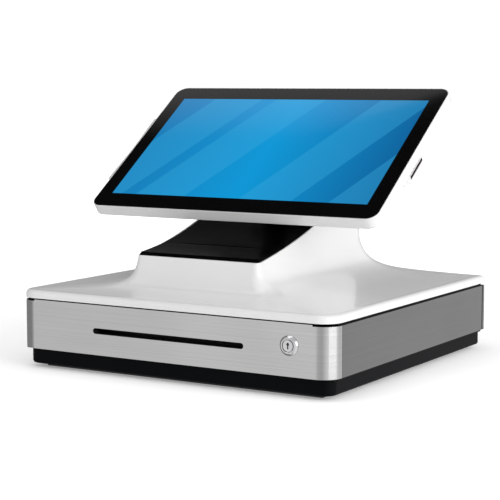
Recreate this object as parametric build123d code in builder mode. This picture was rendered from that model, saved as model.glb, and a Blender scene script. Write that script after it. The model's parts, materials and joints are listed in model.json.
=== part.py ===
"""Countertop point-of-sale terminal: touchscreen head, receipt printer and cash drawer in one base.

Millimetres. Origin on the surface the feet stand on, under the middle of the base. +X is the
operator's right, +Y runs to the back, +Z is up.
"""

from build123d import *

import os
from math import atan2, cos, exp, hypot, pi, radians, sin, sqrt

os.makedirs("parts", exist_ok=True)

# ---- driving dimensions -------------------------------------------------------------------
BASE_W = 409.0
BASE_D = 399.0
HALF_W = BASE_W / 2
FRONT_Y = -BASE_D / 2
REAR_Y = BASE_D / 2

FOOT_H = 4.5
FOOT_INSET = 22.7
PLINTH_INSET = 6.0
PLINTH_FRONT_Y = FRONT_Y + 8.0
PLINTH_REAR_Y = REAR_Y - 3.0
PANEL_BOTTOM = 23.6
PANEL_TOP = 78.5
PANEL_MIDDLE = (PANEL_BOTTOM + PANEL_TOP) / 2
FLAT_FRONT_TOP = 80.1
PANEL_T = 1.2
FRONT_CORNER_R = 21.5
REAR_CORNER_R = 3.0
FRONT_RETURN_Y = -178.0
SIDE_REAR_Y = 190.2
REAR_SEAM = 2.2

COVER_BOTTOM = 81.5
RIM_H = 9.1
RIM_TOP = COVER_BOTTOM + RIM_H
RIM_ROUND = 5.0
COVER_T = 2.5

# heights of the flare's sections, as shares of its rise
FLARE_STEPS = (0.0, 0.012, 0.03, 0.055, 0.09, 0.14, 0.21, 0.3, 0.42, 0.56, 0.72, 0.87, 1.0)
FLARE_EDGE = 5.6  # deck edge to the start of the flare
FLARE_SIDE = (0.14, 0.113, 2.7)
FLARE_FRONT = (0.24, 0.06, 1.45)
FLARE_REAR = (0.45, 0.31, 1.67)
PYLON_HALF_W = 80.5
PYLON_FRONT_Y = -138.0
PYLON_REAR_Y = 123.5
PYLON_FRONT_R = 6.1
PYLON_REAR_R = 30.0
FLARE_TOP = 142.7
NECK_FRONT = (30.0, 178.4)
NECK_TOP_FRONT = (44.0, 198.0)
NECK_TOP_REAR = (104.0, 211.0)
NECK_REAR_Z = 186.0
SERVICE_W, SERVICE_H, SERVICE_Z = 80.0, 30.0, 160.0

RAMP_R = 540.0
RAMP_CENTRE = (-189.0, 132.1 + RAMP_R)
RAMP_T = 3.0
RAMP_HALF_W = 78.6
LID_REAR_Y = -88.6
SLOT_HALF_W = 48.0
LID_PIVOT = (-134.0, 130.6)
LID_BEAD_R = 3.2
LID_PIN_R = 1.2
LID_BORE_R = 1.26

TILT = 35.2
GLASS_CENTRE = (0.0, 19.1, 249.85)
GLASS_W, GLASS_H, GLASS_R = 382.4, 240.8, 13.0
CASE_LIP = 1.0
CASE_DEPTH = 15.0
CASE_BACK = 35.0
TILT_PIVOT = (66.0, 222.0)
TILT_PIN_R = 4.0
TILT_BORE_R = 4.06

PLATEN_AXIS = (-95.0, 129.0)
PLATEN_R = 5.0
ROLL_AXIS = (-111.5, 105.5)
ROLL_R = 20.5
GEAR_MODULE = 0.7
PLATEN_TEETH, DRIVE_TEETH, PINION_TEETH = 18, 24, 12
GEAR_X, GEAR_T = 70.0, 4.0

CAVITY_HALF_W = 202.0
BOX_HALF_W = 188.5
BOX_T = 1.2
BOX_FRONT, BOX_REAR = -190.0, 140.0
BOX_BOTTOM, BOX_TOP = 25.0, 70.0
RAIL_FRONT, RAIL_REAR = -172.0, 138.0
MEDIA_SLOT = (197.0, 6.5, 50.8)
LOCK_X, LOCK_Z = 154.0, 56.4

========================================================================

• **Given instruction**
Find the lines holding "from" and list every one.

• **Complete output**
Recreate this object as parametric build123d code in builder mode. This picture was rendered from that model, saved as model.glb, and a Blender scene script. Write that script after it. The model's parts, materials and joints are listed in model.json.
from build123d import *
from math import atan2, cos, exp, hypot, pi, radians, sin, sqrt